> _Problem details_
Where a line in the listing below contains the word "joints", copy that line.

> _Given data_

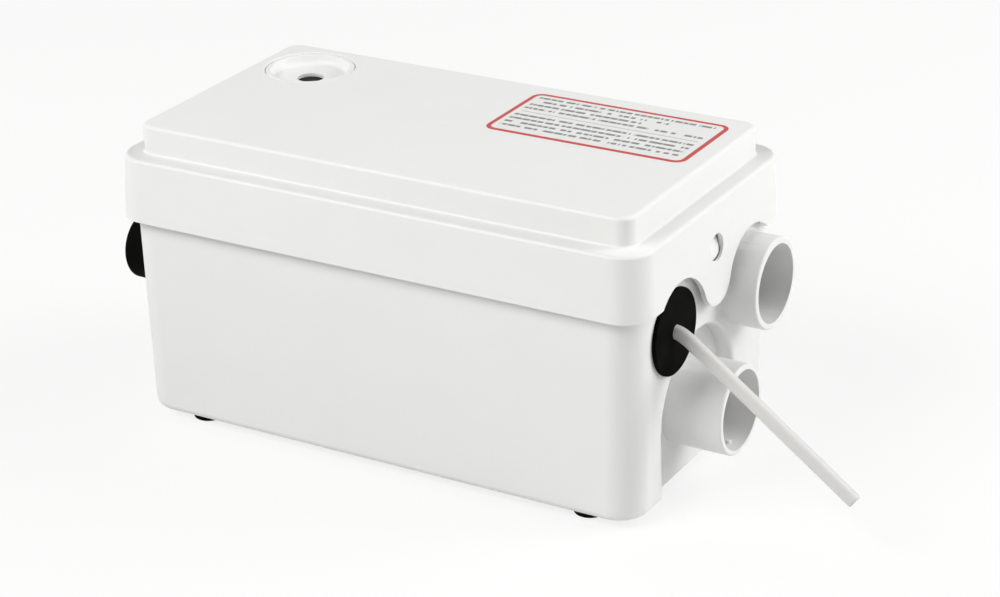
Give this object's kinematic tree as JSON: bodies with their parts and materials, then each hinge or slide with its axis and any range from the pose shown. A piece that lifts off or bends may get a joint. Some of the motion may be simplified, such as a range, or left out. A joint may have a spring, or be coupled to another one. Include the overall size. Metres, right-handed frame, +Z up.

---

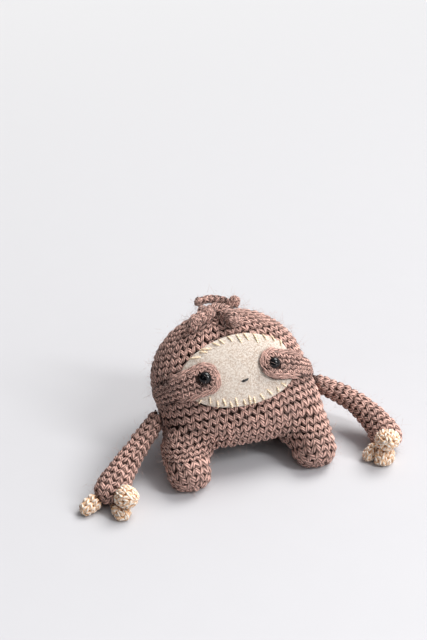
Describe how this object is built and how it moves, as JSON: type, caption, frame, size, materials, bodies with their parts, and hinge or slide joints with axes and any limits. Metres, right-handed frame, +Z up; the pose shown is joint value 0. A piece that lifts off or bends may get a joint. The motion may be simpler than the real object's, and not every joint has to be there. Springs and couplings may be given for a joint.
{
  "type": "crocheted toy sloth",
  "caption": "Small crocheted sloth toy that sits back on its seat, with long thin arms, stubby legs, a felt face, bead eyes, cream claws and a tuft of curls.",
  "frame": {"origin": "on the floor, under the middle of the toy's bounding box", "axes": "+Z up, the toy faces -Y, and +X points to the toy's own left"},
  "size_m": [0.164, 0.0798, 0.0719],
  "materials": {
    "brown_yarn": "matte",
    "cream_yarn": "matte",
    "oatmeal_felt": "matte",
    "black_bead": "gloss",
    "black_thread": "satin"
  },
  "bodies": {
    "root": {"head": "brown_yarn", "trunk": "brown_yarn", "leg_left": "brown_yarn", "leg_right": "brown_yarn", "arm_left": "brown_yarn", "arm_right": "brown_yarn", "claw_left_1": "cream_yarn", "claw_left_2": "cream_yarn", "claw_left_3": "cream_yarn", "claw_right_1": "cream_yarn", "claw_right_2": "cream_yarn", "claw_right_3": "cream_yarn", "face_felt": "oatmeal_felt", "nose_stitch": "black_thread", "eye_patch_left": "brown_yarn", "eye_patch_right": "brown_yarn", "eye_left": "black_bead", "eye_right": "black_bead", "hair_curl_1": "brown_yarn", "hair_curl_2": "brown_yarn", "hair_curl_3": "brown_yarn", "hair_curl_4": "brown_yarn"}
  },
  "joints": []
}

> _Complete response_
Describe how this object is built and how it moves, as JSON: type, caption, frame, size, materials, bodies with their parts, and hinge or slide joints with axes and any limits. Metres, right-handed frame, +Z up; the pose shown is joint value 0. A piece that lifts off or bends may get a joint. The motion may be simpler than the real object's, and not every joint has to be there. Springs and couplings may be given for a joint.
  "joints": []